Bow Review: PSE Evoke 31

At the shot, vibration is all but nonexistent with the PSE Evoke 31, and it’s plenty fast enough for any hunting scenario.

Bow Review: PSE Evoke 31

The Evoke 31 is one of three Evoke models in PSE’s Evolve Series. The bow sports an Evolve Cam System, Wedge Lock limb pocket design, and the unique Rollerguide & FRS (Flex Rod Torque Reducing)adjustable roller guide system. The very successful Evolve Cam System is a quad track design with split cables and floating yokes, reducing cam lean and facilitating level nock travel. The Evoke 31 is said to have replaced the Evolve 31, so comparisons between the Evolve bows and the new Evoke bows are frequently made. The Evoke bows also share some technology with the Vapor Series, and are at least equally reminiscent, to my mind, of last year’s Vapor Series Xpedite, which also featured the Evolve Cam System and the other design features mentioned. In addition, the Evoke bows, like the Xpedite and unlike the previous Evolve Series bows, boast a riser design that is bridged top and bottom for increased stability, and a grip that seems identical to the Xpedite. Despite all the similarities, there are noticeable differences in how these bows shoot. More about that later.
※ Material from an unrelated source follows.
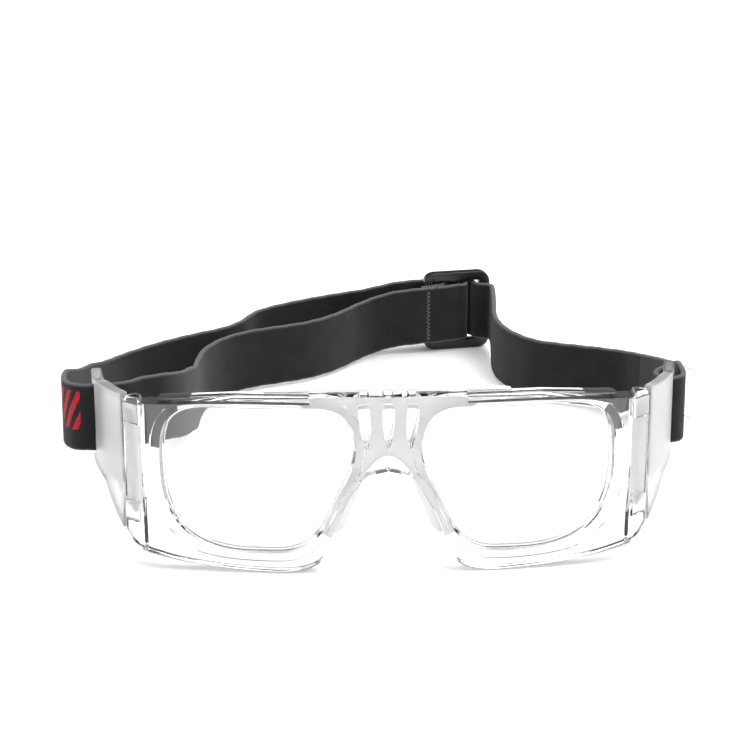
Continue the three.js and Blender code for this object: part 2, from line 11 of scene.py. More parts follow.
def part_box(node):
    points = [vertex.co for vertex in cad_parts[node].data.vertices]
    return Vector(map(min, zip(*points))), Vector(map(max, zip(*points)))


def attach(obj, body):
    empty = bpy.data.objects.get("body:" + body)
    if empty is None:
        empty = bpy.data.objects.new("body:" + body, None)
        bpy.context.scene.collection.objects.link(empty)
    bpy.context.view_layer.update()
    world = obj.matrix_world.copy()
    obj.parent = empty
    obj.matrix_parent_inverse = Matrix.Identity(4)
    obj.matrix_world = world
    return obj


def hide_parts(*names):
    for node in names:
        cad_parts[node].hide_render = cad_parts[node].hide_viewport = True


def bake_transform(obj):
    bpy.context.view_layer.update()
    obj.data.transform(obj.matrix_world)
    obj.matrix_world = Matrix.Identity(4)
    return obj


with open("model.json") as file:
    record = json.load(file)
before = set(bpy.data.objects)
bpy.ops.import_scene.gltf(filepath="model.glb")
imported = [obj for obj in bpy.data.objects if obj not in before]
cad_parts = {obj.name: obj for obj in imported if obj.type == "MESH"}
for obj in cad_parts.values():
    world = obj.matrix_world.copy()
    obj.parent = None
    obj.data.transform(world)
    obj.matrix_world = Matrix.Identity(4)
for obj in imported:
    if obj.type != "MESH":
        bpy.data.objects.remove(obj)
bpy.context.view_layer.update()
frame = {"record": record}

bl_info = {
    "name": "Sports Goggles",
    "version": (1, 0, 0),
    "blender": (4, 5, 0),
    "location": "View3D > Sidebar > Goggles",
    "description": "Models clear sports goggles with soft pads, a webbing strap and a slider",
    "category": "Object",
}

MM = 0.001

# ---------------------------------------------------------------- places taken from the frame
FRONT_LOW, FRONT_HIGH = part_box("front_frame")
CENTRE_X = (FRONT_LOW.x + FRONT_HIGH.x) / 2
FACE_Y = FRONT_LOW.y
FLOOR_Z = 0.0
SLIDER_LOW, SLIDER_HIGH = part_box("slider")


def at(x, y, z):
    """A point given in millimetres from the middle of the bridge's front, at floor level."""
    return Vector((CENTRE_X + x * MM, FACE_Y + y * MM, FLOOR_Z + z * MM))


# ---------------------------------------------------------------- settings a user would change
class GoggleSizes(bpy.types.PropertyGroup):
    rim_depth: bpy.props.FloatProperty(
        name="Rim depth", description="Front to back thickness of the rims, in millimetres", default=5.2,
        min=3, max=8)
    chamfer: bpy.props.FloatProperty(
        name="Rim chamfer", description="Width of the sloped ring round each lens, in millimetres",
        default=3.0, min=0.5, max=5)
    webbing_width: bpy.props.FloatProperty(
        name="Webbing width", description="Width of the elastic webbing, in millimetres", default=19,
        min=10, max=30)
    webbing_thickness: bpy.props.FloatProperty(
        name="Webbing thickness", description="Thickness of the elastic webbing, in millimetres", default=1.5,
        min=0.8, max=3)
    stitches: bpy.props.IntProperty(
        name="Stitches", description="Stitches in each seam", default=13, min=4, max=30)


class GoggleColours(bpy.types.PropertyGroup):
    plastic: bpy.props.StringProperty(
        name="Plastic", description="Tint of the clear plastic, sRGB hex", default="#FDFEFE")
    silicone: bpy.props.StringProperty(
        name="Silicone", description="Colour of the soft pads, sRGB hex", default="#FFFFFF")
    webbing: bpy.props.StringProperty(
        name="Webbing", description="Darkest colour of the strap, sRGB hex", default="#0D0D0F")
    webbing_light: bpy.props.StringProperty(
        name="Webbing light", description="Lightest colour of the strap, sRGB hex", default="#222225")
    selvedge: bpy.props.StringProperty(
        name="Selvedge", description="Colour of the strap's edges, sRGB hex", default="#5E5E62")
    slider: bpy.props.StringProperty(
        name="Slider", description="Colour of the slider, sRGB hex", default="#0B0B0D")
    print_red: bpy.props.StringProperty(
        name="Print", description="Colour of the printed bars on the strap, sRGB hex", default="#B21A2A")


def sizes():
    return bpy.context.scene.goggle_sizes


def colours():
    return bpy.context.scene.goggle_colours


def linear(hex_colour):
    """sRGB hex to linear RGBA."""
    values = [int(hex_colour[i:i + 2], 16) / 255 for i in (1, 3, 5)]
    return [v / 12.92 if v <= 0.04045 else ((v + 0.055) / 1.055) ** 2.4 for v in values] + [1.0]


# ---------------------------------------------------------------- outlines and the plan curve
PLAN_POINTS = [
    (-20, 0.4), (0, 0), (20, 0.4), (40, 1.9), (55, 3.8), (62, 5.4), (67.4, 8), (71.8, 12), (75.4, 17),
    (78, 23), (79.7, 30), (80.3, 37),
]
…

One general feature the new Evoke 31 shares with all the bows previously mentioned is worth some discussion, and that is the high degree to which it can be customized. Shooting a bow is all about consistency of form, and consistency of form is more easily achieved with a bow that fits the shooter. Virtually all modern compound bows offer adjustable draw weight, but only a few offer adjustable draw length. Yes, there are some disadvantages to adjustable draw-length systems in terms of efficiency, but they are slight, especially considering that efficiency is not a big issue with today’s better compound bows. Tweaking a given bow to the precisely optimum draw length for a given shooter will result in a more stable hold at full draw, a more comfortable and more repeatable shooting form, and in some cases a reduced tendency to torque the bow. 

The Evoke 31, as is the case with many other PSE bows, also offers adjustable letoff. Ninety percent letoff is super comfortable and can be a real advantage when you’re at full draw and Mr. Big stops with a tree limb protecting his vitals — always be sure to check state game laws concerning legal letoff. At the same time, some shooters believe they get a steadier hold and a crisper release at a lower letoff, or prefer to get the few feet per second more in speed that a lower letoff offers. The bow comes standard with a letoff module that ranges from 90 percent down to 80 percent, but an optional module is available that adjusts from 75 percent down to 65 percent. The unique roller guard design, with rollers for the cables as well as a set that rolls over the flexible cable guard arm, should reduce friction and is also adjustable. Adjusting the cable guard to allow minimum clearance for a given fletching setup keeps any inherent torque to a minimum. Finally, multiple sight mounting holes allow the sight to be moved vertically up or down. Whether you’ve got a neck like a giraffe or no neck at all, you should be able to position a given sight in a spot that encourages a proper (which is to say comfortable and tension-free) shooting form.

Back from last year is the relatively new Livewire string, colored to coordinate with the bow color. Brand new is a .25-inch axle, heavier and presumably more stable than previous smaller axles, and possibly designed to reduce cam lean as well. Also brand new for some PSE bows this year, including the Evoke bows, is a color fusion process (dubbed Kolorfusion), as opposed to previous finishes which were dipped. While PSE’s fit and finish has always been good, the new fusion process does result in a sharper, crisper and less matted look with greater contrast.

2019 PSE Evoke 31
2019 PSE Evoke 31

Shooting the PSE Evoke 31

The test bow came adjusted to 80 percent letoff, which is how I tested it. Draw weight out of the box came in at 72 pounds, so I dialed it back to 70. The limb bolts were very stiff, but did not stick, slip or chatter when turned. Set up with our standard test accessories I encountered no snags.

The Evoke 31 is slightly lighter at 4.2 pounds than most of its predecessors, and at the same time balance seems better as well. The very grip, which as mentioned appears to be identical to that of last year’s Xpedite, is very skinny but comfortable. The draw cycle is a little steep but smooth, and of course the standard 80 to 90 percent letoff makes for a very comfortable hold at full draw. At the shot the Evoke is a little quieter than either the Xpedite or the Evolve, and though it pops forward pleasantly into a loose grip, vibration is all but non-existent, and this bow is plenty fast enough for any hunting scenario. All in all, the Evoke 31 is not a radically new or different bow, but does fill a niche in the PSE lineup while offering some incremental improvements over the Evolve 31, including the new fusion finish process and the double-bridged riser for added stability.